### [WRITTEN INSTRUCTION]
Output exactly, and only, the lines from the line containing "form_faces = make_form()" through the line containing "bpy.data.objects.remove(obj)", both included.

### [SUPPLIED ENTRIES]
*****

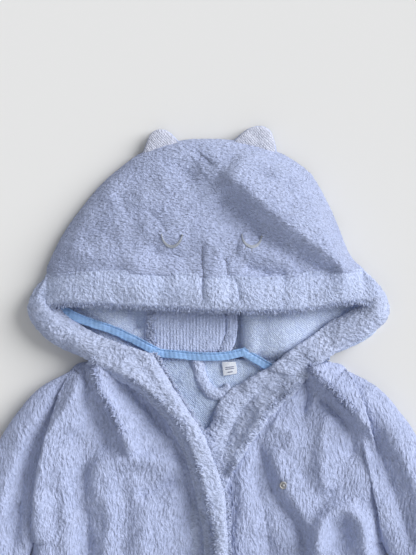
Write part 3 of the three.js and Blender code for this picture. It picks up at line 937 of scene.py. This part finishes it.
def add_neck_bands():
    sides = (
        ("right", RIGHT_BAND_OUT, RIGHT_BAND_IN, 25.5, 27.5, 54),
        ("left", LEFT_BAND_OUT, LEFT_BAND_IN, 24.5, 19.0, 40),
    )
    for side, out, inside, corner_top, end_top, wide in sides:
        a = curve(out, steps(out, 1.3))
        b = curve(inside, len(a))

        def height(xy):
            near_out, place_out = line_distance(xy, out)
            near_in, _ = line_distance(xy, inside)
            span = np.abs(near_out) + np.abs(near_in) + 1e-6
            t = np.abs(near_out) / span
            top = corner_top + (end_top - corner_top) * smooth(place_out, 0.5, 0.95)
            top -= 12 * (1 - smooth(place_out, 0.0, 0.2))
            arch = np.sin(np.clip(0.12 + 0.8 * t, 0, 1) * math.pi) ** 0.6
            rolled = 7 + (top - 9) * arch + 0.9 * noise_at(xy, 12, 101)
            lapel = over_band_height(xy) if side == "right" else under_band_height(xy)
            merge = smooth(place_out, 0.58, 0.88)
            return rolled * (1 - merge) + (lapel + 1.2) * merge

        grid = ruled(a, b, height, across=34)
        piece = cloth(f"{side}_neck_band_cloth", grid, 6.0, BAND, tuft=(3.4, 1.4), seed=102)
        place(piece, "hood", [f"{side}_neck_band"], "edge_fleece", (wide, 140),
              rests=[f"hood_back_{side}_cloth"])


TAPE_TOP = 15.6  # height of the tape's middle above the table
TAPE_STEP = 0.9  # spacing of its points along it


def add_tapes():
    runs = (
        ("right_neck_tape", [(-156, 60), (-131, 45), (-92, 31), (-60, 15), (-50, 10)], 7.6),
        ("back_neck_tape", [(-58, 11), (-30, 8), (0, 6), (20, 7.5), (36, 11)], 7.4),
        ("left_neck_tape", [(33, 12), (46, 4), (60, -4), (70, -10)], 7.6),
    )
    for name, route, width in runs:
        line = curve(route, steps(route, TAPE_STEP))
        _, side = directions(line)
        wobble = 0.35 * noise_at(line, 5, 111)
        a = line + side * (width / 2 + wobble)[:, None]
        b = line - side * (width / 2 - wobble)[:, None]

        def height(xy):
            d, where = line_distance(xy, route)
            pucker = 0.16 * np.sin(where * len(line) * TAPE_STEP * 2 * math.pi / 4.6 + 0.4 * d)
            groove = 0.8 * np.exp(-((d - width * 0.34) / 0.8) ** 2)
            return TAPE_TOP + 0.8 * noise_at(xy, 9, 112) + pucker - groove

        grid = ruled(a, b, height, across=16)
        piece = cloth(f"{name}_cloth", grid, 1.2, TAPE, tuft=(1.6, 0.06), seed=113)
        place(piece, "hood", [name], "neck_tape", (10, len(line) * TAPE_STEP))
        edge = line + side * (width * 0.36)
        stitches = [(edge[i], edge[i + 2]) for i in range(2, len(edge) - 4, 3)]
        spots = height(np.array([(p + q) / 2 for p, q in stitches]))
        sew(f"{name}_stitches", stitches, spots + 0.75, 0.2, STITCH, "hood")


THREAD_SIDES = 6


def sew(name, stitches, heights, radius, material, body):
    """Short stitches, each a little arch of thread between its two points."""
    arch = ((0.0, -0.5), (0.15, 0.1), (0.5, 0.3), (0.85, 0.1), (1.0, -0.5))  # how far along, how high
    verts, faces = [], []
    for (start, end), z in zip(stitches, heights):
        along = np.array(end) - np.array(start)
        across = np.array([-along[1], along[0]]) / np.linalg.norm(along)
        faces += capped_tube(len(verts), len(arch), THREAD_SIDES)
        for t, lift in arch:
            for k in range(THREAD_SIDES):
                angle = math.pi * k / 3
                spot = np.array(start) + along * t + across * math.cos(angle) * radius
                verts.append((*spot, z + lift + math.sin(angle) * radius))
    place(make_mesh(name, verts, faces, material), body, [], "thread")


def thread_line(verts, faces, points, radius):
    """Adds a round thread through the points."""
    p = np.array(points, float)
    tangent = np.gradient(p, axis=0)
    tangent /= np.linalg.norm(tangent, axis=1, keepdims=True)
    across = np.cross(tangent, (0, 0, 1))
    across /= np.maximum(np.linalg.norm(across, axis=1, keepdims=True), 1e-6)
    up = np.cross(across, tangent)
    faces += capped_tube(len(verts), len(p), THREAD_SIDES, flip=True)
    for i in range(len(p)):
        for k in range(THREAD_SIDES):
            angle = math.pi * k / 3
            verts.append(p[i] + radius * (across[i] * math.cos(angle) + up[i] * math.sin(angle)))


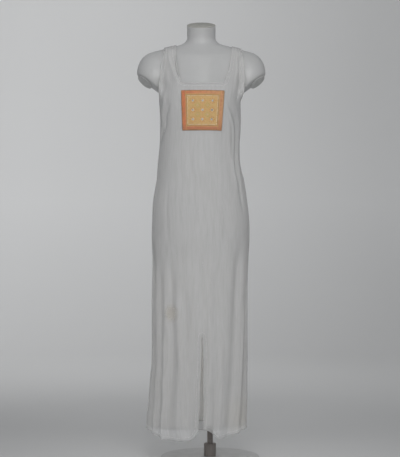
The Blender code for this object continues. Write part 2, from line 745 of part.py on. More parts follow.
def make_arm_cap(name, sign):
    """Oval plate on the cut end of a shoulder."""
    lift = Vector((ARM_CUT_NORMAL.x * sign, ARM_CUT_NORMAL.y, ARM_CUT_NORMAL.z))
    across = Vector((0.0, 1.0, 0.0))
    across = (across - lift * across.dot(lift)).normalized()
    middle = Vector((ARM_CAP_CENTRE.x * sign, ARM_CAP_CENTRE.y, ARM_CAP_CENTRE.z))
    distance = (ARM_CAP_CENTRE - ARM_CUT_POINT).dot(ARM_CUT_NORMAL)
    middle -= lift * distance
    bpy.ops.mesh.primitive_cylinder_add(vertices=28, radius=1.0, depth=CAP_THICKNESS)
    cap = bpy.context.object
    cap.name = name
    cap.data.name = name
    cap.scale = (ARM_CAP_RADII[0], ARM_CAP_RADII[1], 1.0)
    cap.rotation_euler = Matrix((across.cross(lift), across, lift)).transposed().to_euler()
    cap.location = middle + lift * (SEAM_GAP + CAP_THICKNESS / 2)
    cap.data.materials.append(cap_finish)
    for owner in list(cap.users_collection):
        owner.objects.unlink(cap)
    collection.objects.link(cap)


def turned(name, profile, material, x):
    """Round piece from a profile of radius and height, top to bottom on its outer side."""
    mesh = bpy.data.meshes.new(name)
    mesh.from_pydata([(radius, 0.0, height) for radius, height in profile],
                     [(k, k + 1) for k in range(len(profile) - 1)], [])
    part = add_object(name, mesh, material)
    part.location.x = x
    screw = part.modifiers.new("turn", "SCREW")
    screw.axis = "Z"
    screw.steps = TURN_STEPS
    screw.render_steps = TURN_STEPS
    screw.use_merge_vertices = True
    screw.merge_threshold = 0.00001
    screw.use_smooth_shade = False


def make_stand():
    """Pole, its socket and the base plate."""
    plate_top = BASE_THICKNESS
    turned("base_plate", ((0.0, plate_top), (BASE_RADIUS - BASE_EDGE, plate_top),
                          (BASE_RADIUS, plate_top - BASE_EDGE), (BASE_RADIUS, 0.0), (0.0, 0.0)),
           base_finish, POLE_X)
    foot = plate_top + SEAM_GAP
    form_bottom = FORM_RINGS[0] - SEAM_GAP
    turned("pole", ((0.0, form_bottom), (POLE_RADIUS, form_bottom), (POLE_RADIUS, foot), (0.0, foot)),
           pole_finish, POLE_X)
    bore = POLE_RADIUS + SEAM_GAP
    collar_top = foot + SOCKET_HEIGHT
    turned("pole_socket", ((bore, foot), (bore, collar_top), (SOCKET_RADIUS - SOCKET_EDGE, collar_top),
                           (SOCKET_RADIUS, collar_top - SOCKET_EDGE), (SOCKET_RADIUS, foot), (bore, foot)),
           pole_finish, POLE_X)


for old in list(bpy.data.objects):
    bpy.data.objects.remove(old, do_unlink=True)
collection = bpy.data.collections.new("maxi_dress_on_form")
bpy.context.scene.collection.children.link(collection)
cloth = new_material("crinkled sheer cloth", CLOTH_COLOUR, 0.85)
lining = new_material("lining cloth", LINING_COLOUR, 0.80)
embroidery = new_material("beaded embroidery", PATCH_COLOUR, 0.60)
form_skin = new_material("form skin", FORM_COLOUR, 0.35)
cap_finish = new_material("cap", CAP_COLOUR, 0.50)
pole_finish = new_material("dark pole", POLE_COLOUR, 0.40, 0.6)
base_finish = new_material("base plate", BASE_COLOUR, 0.40, 0.5)

form_faces = make_form()
make_arm_cap("arm_cap_left", -1)
make_arm_cap("arm_cap_right", 1)
make_stand()
front_grid = make_layers(-1, "outer_front", "lining_front", FRONT_HEM, FRONT_LINING_HEM)
make_layers(1, "outer_back", "lining_back", BACK_HEM, BACK_LINING_HEM)
make_patch(*front_grid)
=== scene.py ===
# A sleeveless maxi dress on a limbless dress form: crinkled sheer cloth over a lining, with a beaded patch.
# Metres, +Z up, the dress faces -Y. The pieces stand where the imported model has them.

import math

import bmesh
import bpy
import numpy as np
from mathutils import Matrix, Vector
from mathutils.bvhtree import BVHTree


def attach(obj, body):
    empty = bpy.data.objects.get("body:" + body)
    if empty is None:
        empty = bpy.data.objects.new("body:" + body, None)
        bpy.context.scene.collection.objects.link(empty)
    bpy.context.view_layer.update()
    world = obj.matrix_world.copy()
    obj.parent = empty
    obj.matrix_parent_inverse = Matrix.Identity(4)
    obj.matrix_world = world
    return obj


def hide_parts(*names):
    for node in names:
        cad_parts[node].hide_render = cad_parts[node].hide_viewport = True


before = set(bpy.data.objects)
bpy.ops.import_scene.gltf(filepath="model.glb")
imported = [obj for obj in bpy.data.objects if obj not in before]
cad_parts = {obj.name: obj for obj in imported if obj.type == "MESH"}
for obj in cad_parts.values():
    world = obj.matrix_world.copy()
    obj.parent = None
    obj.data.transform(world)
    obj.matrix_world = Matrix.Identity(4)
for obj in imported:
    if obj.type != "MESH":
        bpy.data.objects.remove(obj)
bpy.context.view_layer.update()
pieces = bpy.data.collections.new("dressPieces")
bpy.context.scene.collection.children.link(pieces)
print("frame loaded:", len(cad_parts), "nodes")


# Numbers and tables

def mix(start, end, share):
    return start + (end - start) * share


def ease(share):
    share = np.clip(share, 0.0, 1.0)
    return share * share * (3 - 2 * share)


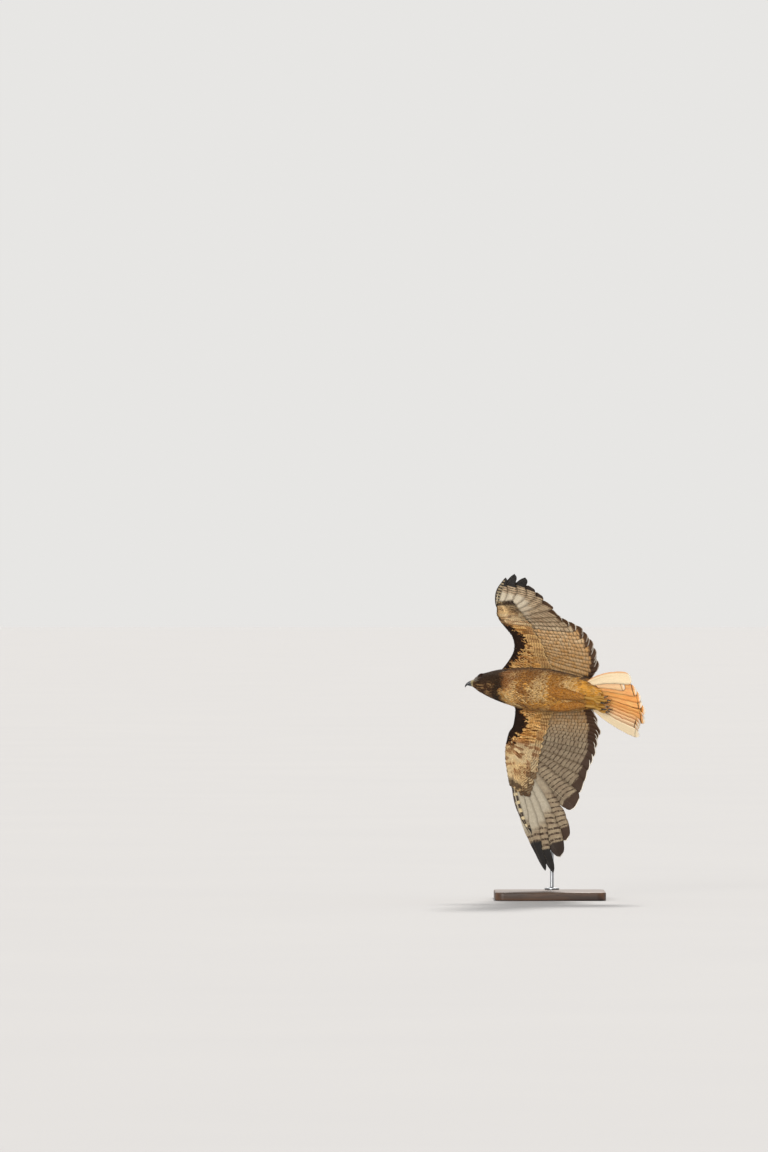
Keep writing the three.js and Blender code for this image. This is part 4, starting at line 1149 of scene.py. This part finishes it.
def alongTube(path, radii, t, turn, across=(0, 1, 0)):
    # A place on a round tube: its middle, radius and direction out, and the way the tube runs
    rows = np.column_stack([np.linspace(0, 1, len(path)), path, radii])
    here, ahead, behind = (sampled(rows, at) for at in (t, np.minimum(t + 0.02, 1), np.maximum(t - 0.02, 0)))
    along = unit(ahead[:, :3] - behind[:, :3])
    across = np.asarray(across, float)
    side = unit(across - along * (along @ across)[:, None])
    up = np.cross(along, side)
    return here[:, :3], here[:, 3], side * np.cos(turn)[:, None] + up * np.sin(turn)[:, None], along


def tubePart(path, radii, rows, sides, swell=None, across=(0, 1, 0)):
    gt, gu = pairsOf(np.linspace(0, 1, rows), turnsOf(sides))
    middle, radius, out, _ = alongTube(path, radii, gt, gu, across)
    if swell:
        radius = radius * swell(gt, gu)
    points = middle + out * radius[:, None]
    grid = points.reshape(rows, sides, 3)
    for row in (0, -1):
        grid[row] = mixed(grid[row].mean(0), grid[row], 0.06)
    values = {"along": gt, "around": gu / fullTurn}
    return {"points": points, "faces": gridFaces(rows, sides), "values": values}


def tubeSkin(path, radii, rows, sides, code, patch):
    part = tubePart(path, radii, rows, sides)
    u, v = patch(part["values"]["around"], part["values"]["along"])
    tint = np.tile(paint(code), (len(part["points"]), 1))
    return part | {"values": {"tint": tint, "patch": np.stack([u, v], -1)}}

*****

### [SOLUTION FOR THIS TASK]
form_faces = make_form()
make_arm_cap("arm_cap_left", -1)
make_arm_cap("arm_cap_right", 1)
make_stand()
front_grid = make_layers(-1, "outer_front", "lining_front", FRONT_HEM, FRONT_LINING_HEM)
make_layers(1, "outer_back", "lining_back", BACK_HEM, BACK_LINING_HEM)
make_patch(*front_grid)
=== scene.py ===
# A sleeveless maxi dress on a limbless dress form: crinkled sheer cloth over a lining, with a beaded patch.
# Metres, +Z up, the dress faces -Y. The pieces stand where the imported model has them.

import math

import bmesh
import bpy
import numpy as np
from mathutils import Matrix, Vector
from mathutils.bvhtree import BVHTree


def attach(obj, body):
    empty = bpy.data.objects.get("body:" + body)
    if empty is None:
        empty = bpy.data.objects.new("body:" + body, None)
        bpy.context.scene.collection.objects.link(empty)
    bpy.context.view_layer.update()
    world = obj.matrix_world.copy()
    obj.parent = empty
    obj.matrix_parent_inverse = Matrix.Identity(4)
    obj.matrix_world = world
    return obj


def hide_parts(*names):
    for node in names:
        cad_parts[node].hide_render = cad_parts[node].hide_viewport = True


before = set(bpy.data.objects)
bpy.ops.import_scene.gltf(filepath="model.glb")
imported = [obj for obj in bpy.data.objects if obj not in before]
cad_parts = {obj.name: obj for obj in imported if obj.type == "MESH"}
for obj in cad_parts.values():
    world = obj.matrix_world.copy()
    obj.parent = None
    obj.data.transform(world)
    obj.matrix_world = Matrix.Identity(4)
for obj in imported:
    if obj.type != "MESH":
        bpy.data.objects.remove(obj)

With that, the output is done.